Конечно, Леонардо не был неоплатоником в духе любимых Лосевым мыслителей Возрождения. Но мне хочется поговорить не столько о «философии» художника, сколько о его практических советах живописцам, которые и сейчас весьма актуальны. В недавнем времени избранные статьи Леонардо да Винчи о науке и искусстве были изданы в России для широкого читателя, что говорит об их востребованности или, по крайней мере, не забытости (Леонардо да Винчи о науке и искусстве, М. АСТ, 2023, сер. Эксклюзивная классика).
Кстати, зачем Леонардо философия? Сам он писал о себе, что «не имеет книжного образования». Но это его вовсе не смущало. Он с гордостью утверждал, что все, им сказанное, почерпнуто из собственного опыта. Интересно, что и в живописи Леонардо ценил тех художников, которые изучали не произведения других живописцев, подражая им, а природу, то есть, были, как он выразился, не «внуками» природы, а ее «детьми». Как видим, везде в приоритете личный опыт и индивидуальные усилия. Сейчас бы подобного автора назвали крайним индивидуалистом! Где список использованной литературы? Итак, он не был «трубачом» чужих трудов, как некоторые «чванливые» и «напыщенные» современники-философы. Но, собственно говоря, он и не считал себя философом. Вершин он достиг не в философии, а в изобразительном искусстве. И все, что хотел, он сказал в собственной гениальной живописи, которая, как он, вероятно, догадывался, больше и многограннее любой философии. Он был делатель, и в искусстве, и в науке – он хотел создавать. И делиться своими мыслями с коллегами-живописцами по ходу дела. В наши дни, в пору засилья компилятивных научных исследований и массовых «мозговых штурмов» это кажется странным. Но Леонардо верил себе, своему опыту и дару. И эти его мысли, на мой взгляд, интересны и глубоки. И еще очень небанальны! Ход его мысли противоположен «здравомыслящим» суждениям о человеческом благополучии, которые российская интеллигенция тоже всегда считала «мещанством», а Набоков брезгливо называл «пошлостью» – словцо, которое он писал латиницей. Но «новой буржуазией» они, напротив, горячо приветствуются.

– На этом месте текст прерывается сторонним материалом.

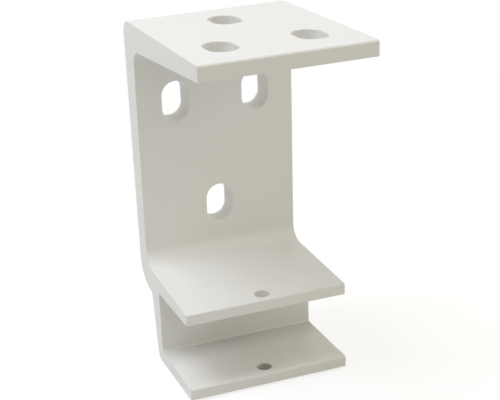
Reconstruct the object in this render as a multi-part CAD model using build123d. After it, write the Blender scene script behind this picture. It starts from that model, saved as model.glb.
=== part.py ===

Перечитывая заметки Леонардо об искусстве, я выделила несколько тем, о которых интересно поразмышлять: деньги и человеческая доблесть, универсализм живописца и его соревнование с природой, а также отшельничество настоящего мастера.
О деньгах всегда интересно, тем более сейчас, когда для многих они стали определяющей жизненной ценностью. Нет, Леонардо не отрицает их значения, просто он считает, что «доблесть» живописца превышает «доблесть» богатого человека. Деньги не дадут посмертной славы, как может ее дать осуществленный даже и в бедности художественный талант. Вот одно из его афористических наставлений живописцу: «…смотри, чтобы алчность к заработку не преодолела в тебе чести искусства, ибо заработок чести куда значительнее, чем честь богатства». Куда как современно! Интересно, что заказанный ему богатым флорентийским торговцем шелком портрет жены – знаменитую «Мону Лизу» – Леонардо не отдал заказчику, а под предлогом неоконченности возил повсюду с собой. Думаю, что «неоконченность» и впрямь была только предлогом. Он, по всему судя, так и не получил за свой шедевр гонорара от заказчика, увез картину с собой во Францию, зато сейчас она висит в Лувре, отстаивая «доблесть» творца и музея.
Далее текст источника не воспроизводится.